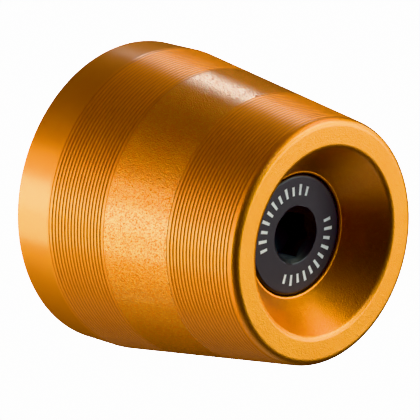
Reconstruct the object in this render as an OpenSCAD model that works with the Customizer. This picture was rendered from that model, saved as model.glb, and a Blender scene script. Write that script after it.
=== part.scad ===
// Bar end weight: a turned conical weight with two bands of fine grooves and a
// flared cup in its nose, held to the end of a handlebar by one flanged socket
// screw that sits in the cup. Millimetres. The turning axis is X: the rear seat
// is the plane x = 0, the nose points to +X, and +Z is up.

/* [Weight] */
// Overall length, rear seat to nose ring
body_len = 33; // [31:0.5:36]
// Diameter of the plain rear band
rear_dia = 37; // [35:0.5:38.5]
// Length of the plain rear band, up to the crease where the taper starts
band_len = 5.4; // [4.5:0.1:5.4]
// Diameter that the taper would reach at the nose plane without its rounding
nose_dia = 29.2; // [28:0.1:30]
// Rounding between the taper and the nose ring
nose_round = 1; // [0.4:0.1:1]
// Chamfer on the rear rim
rear_chamfer = 0.25; // [0.1:0.05:0.5]
// Rounding of the crease between the rear band and the taper
crease_round = 2.5; // [1:0.5:2.5]

/* [Grooves] */
// Distance between neighbouring grooves
groove_pitch = 0.48; // [0.44:0.01:0.48]
// Width of one groove at the surface
groove_width = 0.3; // [0.24:0.02:0.4]
// Depth of one groove
groove_depth = 0.09; // [0.05:0.01:0.16]
// Share of the full depth and width in a groove that fades out at the edge of a band
groove_fade = 0.5; // [0.3:0.1:0.5]
// Centre of the first groove of the rear band, from the rear seat
rear_grooves_x = 5.72; // [5.72:0.01:6]
// Number of grooves in the rear band
rear_grooves_n = 18; // [10:1:18]
// Distance of the last groove of the nose band from the nose plane
nose_grooves_gap = 1.17; // [1.17:0.01:2]
// Number of grooves in the nose band
nose_grooves_n = 19; // [10:1:19]

/* [Cup] */
// Diameter of the cup's mouth, at the inner edge of the flat nose ring
mouth_dia = 23.5; // [22.5:0.1:24]
// Rounding of the mouth
mouth_round = 0.9; // [0.5:0.1:1.1]
// Angle between the cup's wall and the turning axis
cup_angle = 38; // [37:1:43]
// Rounding of the lip between the cup and the screw's counterbore
lip_round = 0.25; // [0.15:0.05:0.4]
// Width of the flat land between the cup's wall and that rounding
lip_land = 0.05; // [0.05:0.05:0.2]

/* [Screw seat] */
// Diameter of the counterbore around the screw's head
counterbore_dia = 14.7; // [14.7:0.1:15.3]
// Distance from the rear seat to the floor of the counterbore
seat_x = 23.75; // [22:0.25:24]
// Diameter of the through hole for the screw
bore_dia = 8.5; // [8.4:0.1:9]

/* [Screw] */
// Major diameter of the thread
thread_dia = 8; // [8:0.1:8.2]
// Length that stands out behind the rear seat
thread_out = 11.25; // [8:0.25:14]
// Chamfer at the screw's tip
tip_chamfer = 0.9; // [0.6:0.1:1.2]
// Diameter of the plain neck inside the weight
neck_dia = 7.2; // [6.8:0.1:7.4]
// Diameter of the head
head_dia = 14.4; // [13.6:0.1:14.4]
// Height of the head
head_h = 4.4; // [4:0.1:4.6]
// Rounding of the head's edge
head_round = 0.35; // [0.2:0.05:1]
// Width of the hexagon socket across its flats
socket_af = 5; // [4:0.5:5]
// Depth of the hexagon below the head's face
socket_depth = 3.2; // [2.6:0.1:3.4]
// Diameter of the countersunk lead-in around the hexagon
lead_in_dia = 6.9; // [6.2:0.1:7.2]
// Turn of the hexagon about the axis, in degrees
socket_turn = 12; // [0:1:30]

/* [Hidden] */
$fn = 128;
eps = 0.01;
steps = 6;                      // straight steps in each rounding

rear_r = rear_dia / 2;
nose_r = nose_dia / 2;
cb_r = counterbore_dia / 2;
taper = atan((rear_r - nose_r) / (body_len - band_len));

// the nose band ends with a full groove just behind the nose rounding
nose_grooves_x = body_len - nose_grooves_gap - (nose_grooves_n - 1) * groove_pitch;

// radius of the bare taper at a distance x from the rear seat
function taper_r(x) = rear_r - (x - band_len) * tan(taper);

// points of an arc about [r, x], from direction a0 to a1 (0 is radially out, 90 is towards the nose)
function arc(r, x, rad, a0, a1, n = steps) =
    [for (i = [0:n]) let (a = a0 + (a1 - a0) * i / n) [r + rad * cos(a), x + rad * sin(a)]];

// one row of V grooves on the taper: n grooves, the ones in fades shallower
function grooves(x0, n, fades) =
    [for (i = [0:n - 1])
        let (x = x0 + i * groove_pitch,
             k = len(search(i, fades)) > 0 ? groove_fade : 1,
             w = k * groove_width / 2)
        each [[taper_r(x - w), x - w],
              [taper_r(x) - k * groove_depth, x],
              [taper_r(x + w), x + w]]];

// the crease rounding touches the band and the taper
crease_t = crease_round * tan(taper / 2);

// the nose rounding touches the taper and the nose plane
nose_c = (nose_r * cos(taper) + body_len * sin(taper) - nose_round
          - (body_len - nose_round) * sin(taper)) / cos(taper);

// the mouth rounding touches the nose plane and the cup's wall
wall_n = 180 - cup_angle;       // direction of the wall's normal
mouth_c = [mouth_dia / 2, body_len - mouth_round];
mouth_t = mouth_c + mouth_round * [cos(wall_n), sin(wall_n)];

// the cup's wall ends at a narrow flat land, and the lip rounding turns from there into the counterbore's wall
lip_r = cb_r + lip_round + lip_land;
lip_x = mouth_t[1] - (mouth_t[0] - lip_r) / tan(cup_angle);
lip_c = [cb_r + lip_round, lip_x - lip_round];

// half section of the weight, as [radius, distance from the rear seat]
module weight_section() {
    polygon(concat(
        [[bore_dia / 2, 0], [rear_r - rear_chamfer, 0], [rear_r, rear_chamfer]],
        arc(rear_r - crease_round, band_len - crease_t, crease_round, 0, taper, 3),
        grooves(rear_grooves_x, rear_grooves_n, [0, rear_grooves_n - 1]),
        grooves(nose_grooves_x, nose_grooves_n, [0]),
        arc(nose_c, body_len - nose_round, nose_round, taper, 90),
        arc(mouth_c[0], mouth_c[1], mouth_round, 90, wall_n),
        [[lip_r, lip_x]],
        arc(lip_c[0], lip_c[1], lip_round, 90, 180),
        [[cb_r, seat_x], [bore_dia / 2, seat_x]]
    ));
}

// turns a section about the X axis, its second coordinate becoming x
module turned() {
    rotate([0, 90, 0]) rotate_extrude() children();
}

module end_weight() {
    color([0.93, 0.55, 0.12]) turned() weight_section();
}

// half section of the screw, with no socket
module screw_section() {
    face_x = seat_x + head_h;
    polygon(concat(
        [[0, -thread_out], [thread_dia / 2 - tip_chamfer, -thread_out],
         [thread_dia / 2, tip_chamfer - thread_out], [thread_dia / 2, 0],
         [neck_dia / 2, 0], [neck_dia / 2, seat_x],
         [head_dia / 2 - 0.2, seat_x], [head_dia / 2, seat_x + 0.2]],
        arc(head_dia / 2 - head_round, face_x - head_round, head_round, 0, 90),
        [[0, face_x]]
    ));
}

// hexagon socket with a countersunk mouth and a drilled point at its floor, along +Z from the floor
module socket() {
    corner = socket_af / 2 / cos(30);
    lead_h = (lead_in_dia - socket_af) / 2;
    translate([0, 0, -socket_depth]) {
        rotate([0, 0, socket_turn]) cylinder(h = socket_depth + 1, r = corner, $fn = 6);
        translate([0, 0, -0.9]) cylinder(h = 0.9 + eps, r1 = 0.3, r2 = socket_af / 2 - 0.05);
    }
    translate([0, 0, -lead_h]) cylinder(h = lead_h + eps, r1 = socket_af / 2, r2 = lead_in_dia / 2 + eps);
}

module clamp_screw() {
    color([0.12, 0.12, 0.13]) difference() {
        turned() screw_section();
        translate([seat_x + head_h, 0, 0]) rotate([0, 90, 0]) socket();
    }
}

end_weight();
clamp_screw();
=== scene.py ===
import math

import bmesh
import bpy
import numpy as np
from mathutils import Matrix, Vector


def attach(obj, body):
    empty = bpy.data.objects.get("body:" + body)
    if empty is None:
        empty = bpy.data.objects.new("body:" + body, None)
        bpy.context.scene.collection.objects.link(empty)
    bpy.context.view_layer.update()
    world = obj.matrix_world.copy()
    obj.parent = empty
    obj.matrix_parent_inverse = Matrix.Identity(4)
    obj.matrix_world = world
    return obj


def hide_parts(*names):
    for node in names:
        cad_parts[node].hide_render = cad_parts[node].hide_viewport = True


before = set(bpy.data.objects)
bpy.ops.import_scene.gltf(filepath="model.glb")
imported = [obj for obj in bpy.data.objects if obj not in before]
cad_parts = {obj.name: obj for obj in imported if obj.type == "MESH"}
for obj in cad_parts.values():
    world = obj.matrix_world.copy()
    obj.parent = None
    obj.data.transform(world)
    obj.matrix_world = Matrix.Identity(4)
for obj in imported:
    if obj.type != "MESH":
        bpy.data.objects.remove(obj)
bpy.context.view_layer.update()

# Looks of the bar end weight: a bead-blasted, orange anodised turned weight and
# the black socket screw in its cup. Everything is in the CAD frame: X is the
# turning axis, the rear seat is x = 0, the nose points to +X, +Z is up.
# Profiles are in millimetres and become metres when a mesh is made.

MM = 0.001


# ---------------------------------------------------------------- profiles

def arc(r, x, rad, a0, a1, n):
    """Points of an arc about (r, x), from direction a0 to a1 in degrees: 0 is radially out, 90 towards the nose."""
    return [(r + rad * math.cos(math.radians(a0 + (a1 - a0) * i / n)),
             x + rad * math.sin(math.radians(a0 + (a1 - a0) * i / n))) for i in range(n + 1)]


def supported(profile, closed, sharp=35.0, near=0.035, far=0.16):
    """Adds a point close to each end of a long straight run that flows into a rounding, so that flats stay flat."""
    n = len(profile)
    out = []
    for i in range(n if closed else n - 1):
        a, b = np.array(profile[i]), np.array(profile[(i + 1) % n])
        out.append(tuple(a))
        length = np.linalg.norm(b - a)
        if length < far:
            continue
        d = (b - a) / length

        def turn(p, q):
            v = np.array(q) - np.array(p)
            v = v / max(np.linalg.norm(v), 1e-9)
            return math.degrees(math.acos(max(-1.0, min(1.0, float(d @ v)))))

        if (closed or i > 0) and 0.05 < turn(profile[i - 1], profile[i]) < sharp:
            out.append(tuple(a + d * near))
        if (closed or i < n - 2) and 0.05 < turn(profile[(i + 1) % n], profile[(i + 2) % n]) < sharp:
            out.append(tuple(b - d * near))
    if not closed:
        out.append(tuple(profile[-1]))
    return out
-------
**SHORT PROBLEM:**
What are the exact lines from the beginning of the material through the line containing "crease_round = 2.5; // [1:0.5:2.5]"? Write out those lines alone.

**PROBLEM SOLUTION:**
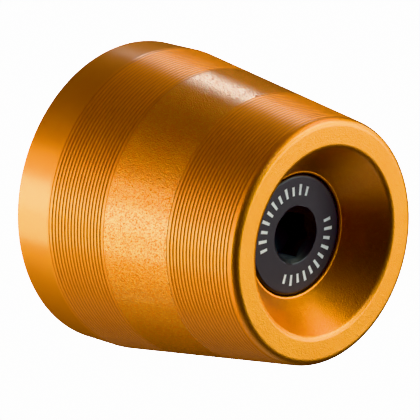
Reconstruct the object in this render as an OpenSCAD model that works with the Customizer. This picture was rendered from that model, saved as model.glb, and a Blender scene script. Write that script after it.
=== part.scad ===
// Bar end weight: a turned conical weight with two bands of fine grooves and a
// flared cup in its nose, held to the end of a handlebar by one flanged socket
// screw that sits in the cup. Millimetres. The turning axis is X: the rear seat
// is the plane x = 0, the nose points to +X, and +Z is up.

/* [Weight] */
// Overall length, rear seat to nose ring
body_len = 33; // [31:0.5:36]
// Diameter of the plain rear band
rear_dia = 37; // [35:0.5:38.5]
// Length of the plain rear band, up to the crease where the taper starts
band_len = 5.4; // [4.5:0.1:5.4]
// Diameter that the taper would reach at the nose plane without its rounding
nose_dia = 29.2; // [28:0.1:30]
// Rounding between the taper and the nose ring
nose_round = 1; // [0.4:0.1:1]
// Chamfer on the rear rim
rear_chamfer = 0.25; // [0.1:0.05:0.5]
// Rounding of the crease between the rear band and the taper
crease_round = 2.5; // [1:0.5:2.5]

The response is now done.